The glider is a semi-delta with a forward canard wing. It's carried by a 14mm powered booster that attaches via a single "guarded" hook. Except for body and nosecone, all parts are balsa. The wood seemed very hard and heavy. I guess that's a good thing for a beginner glider. If I rebuild or upscale, I might choose a lighter grade of balsa. Most of the laser cut pieces came free of the backer. One piece should have been made from two pieces because of grain direction. A set of pieces that should have been identical are not.
These go on either side of the glider body so the booster has a place to hook on. They should be identical, they're not. The instruction diagram shows them to be the same. I don't know why they're not. Hope it doesn't nake a difference.
The instructions say to glue everything up on a board covered with wax paper. I used a nylon cutting board. Yellow/white glue don't stick to it. Sorry about focus.

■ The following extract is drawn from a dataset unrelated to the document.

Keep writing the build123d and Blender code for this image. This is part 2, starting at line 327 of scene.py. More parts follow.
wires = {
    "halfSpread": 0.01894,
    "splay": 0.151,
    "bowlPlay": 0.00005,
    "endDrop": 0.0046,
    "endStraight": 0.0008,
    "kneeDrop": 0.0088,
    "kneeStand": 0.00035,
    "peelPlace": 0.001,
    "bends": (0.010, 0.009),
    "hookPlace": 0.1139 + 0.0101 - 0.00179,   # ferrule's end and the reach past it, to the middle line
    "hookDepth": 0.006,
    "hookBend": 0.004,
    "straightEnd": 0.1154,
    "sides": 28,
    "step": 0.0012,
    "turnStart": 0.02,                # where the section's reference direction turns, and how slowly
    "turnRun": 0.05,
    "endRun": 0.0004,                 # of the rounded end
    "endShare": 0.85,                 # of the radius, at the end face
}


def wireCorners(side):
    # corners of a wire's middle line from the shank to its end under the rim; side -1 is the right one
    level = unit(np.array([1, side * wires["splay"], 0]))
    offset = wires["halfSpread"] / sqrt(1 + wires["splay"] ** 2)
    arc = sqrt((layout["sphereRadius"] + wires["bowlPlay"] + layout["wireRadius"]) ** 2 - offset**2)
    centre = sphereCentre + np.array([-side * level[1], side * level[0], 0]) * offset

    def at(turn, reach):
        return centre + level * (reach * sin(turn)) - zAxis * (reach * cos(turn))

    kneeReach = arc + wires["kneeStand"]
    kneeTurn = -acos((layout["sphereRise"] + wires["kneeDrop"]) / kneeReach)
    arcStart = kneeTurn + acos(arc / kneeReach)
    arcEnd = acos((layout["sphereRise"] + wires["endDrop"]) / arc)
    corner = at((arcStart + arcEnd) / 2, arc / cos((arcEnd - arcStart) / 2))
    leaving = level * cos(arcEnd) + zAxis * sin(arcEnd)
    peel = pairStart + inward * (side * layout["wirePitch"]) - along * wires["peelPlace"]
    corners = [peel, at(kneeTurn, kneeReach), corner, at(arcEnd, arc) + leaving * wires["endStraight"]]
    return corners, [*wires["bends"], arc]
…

Gluing the above mentioned pieces to the fuselage.
These are the parts that make up the hook that goes on the rocket booster. Look at the grain direction on the piece sticking out on the bottom piece. It broke in three pieces trying to get it out of the backing. Should have made it from two pieces, but the part that sticks out is a spacer, not structural.

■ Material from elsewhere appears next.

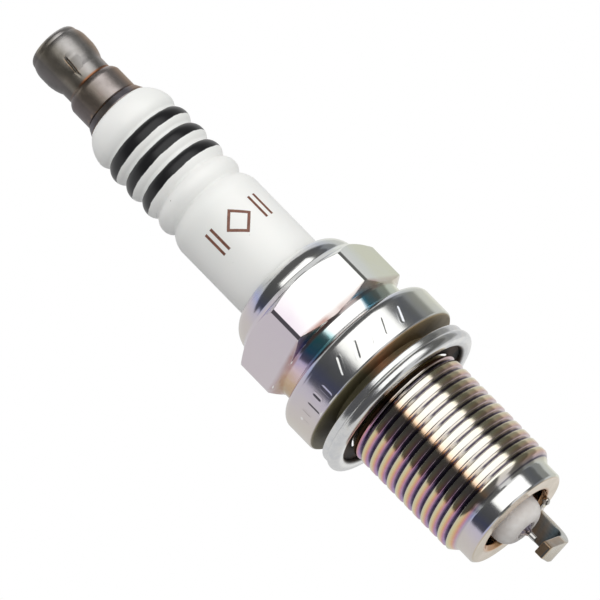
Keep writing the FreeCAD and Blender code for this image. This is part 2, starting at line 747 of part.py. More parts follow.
doc.recompute()
broken = [item.Name for item in doc.Objects if failed(item)]
if broken:
    raise RuntimeError(f"not computed: {broken}")
pieces = {name: doc.getObjectsByLabel(name)[0] for name in NODES}
for name, piece in pieces.items():
    if piece.Shape.isNull() or not piece.Shape.isValid() or not piece.Shape.Solids:
        raise RuntimeError(f"{name} has no valid solid")
os.makedirs("parts", exist_ok=True)
for name, piece in pieces.items():
    piece.Shape.exportStep(f"parts/{name}.step")
    print(f"{name}: {piece.Shape.Volume:.1f} mm3, {len(piece.Shape.Solids)} solid")
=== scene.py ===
import math

import bmesh
import bpy
import numpy as np
from mathutils import Matrix, Vector


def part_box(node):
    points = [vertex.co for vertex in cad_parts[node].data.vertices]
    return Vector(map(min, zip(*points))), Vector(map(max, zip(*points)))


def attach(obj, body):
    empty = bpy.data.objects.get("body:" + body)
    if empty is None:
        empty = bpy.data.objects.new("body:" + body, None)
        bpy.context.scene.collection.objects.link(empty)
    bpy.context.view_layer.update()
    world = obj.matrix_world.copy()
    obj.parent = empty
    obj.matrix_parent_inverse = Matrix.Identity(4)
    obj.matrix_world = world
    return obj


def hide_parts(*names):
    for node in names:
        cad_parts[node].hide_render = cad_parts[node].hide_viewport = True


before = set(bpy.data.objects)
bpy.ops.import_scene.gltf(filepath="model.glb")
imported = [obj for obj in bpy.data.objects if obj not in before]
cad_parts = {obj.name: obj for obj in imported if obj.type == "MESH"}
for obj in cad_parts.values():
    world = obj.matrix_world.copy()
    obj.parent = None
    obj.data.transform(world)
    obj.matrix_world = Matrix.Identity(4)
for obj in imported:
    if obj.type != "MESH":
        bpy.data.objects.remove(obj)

# Spark plug with its axis on Z and its firing end down. Lengths are in millimetres until a mesh is made.
# Sections are (radius, height) pairs that go up on the outside, so that their turned faces look outwards.
# FRONT is the turn about Z that the studio's lights, the film's colours and the light and shade painted into
# colours are placed from.
MM = 0.001
TURN = 2 * math.pi
LEFT, RIGHT = 1, -1
ARC_STEP = 7.0
EDGE = 0.06
FRONT = math.radians(-75.0)

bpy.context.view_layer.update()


def span(node):
    """Lowest height, highest height and outer radius of a node."""
    low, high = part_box(node)
    return low[2] / MM, high[2] / MM, high[0] / MM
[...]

The two bottom parts form the hook that carries the glider, the curved tips should match up. Instructions were a bit vague, but I figured it out.
This is all three pieces glued together. The part that sticks out is where the launch lug will go.
Everything is now glued to the fuselage. The thing under the right-hand side of the canard is a tool to make sure the fins/wings are square and level.
I glued the nosecone together, tied on the shock cord, and made/installed the other end of the shock cord into the trifold mount inside the tiny, tiny body. (sorry, no pics)
That's it for this evening. Tomorrow, trimming the glider, gluing the hook and launch lug onto the body, and consideration of paint and color.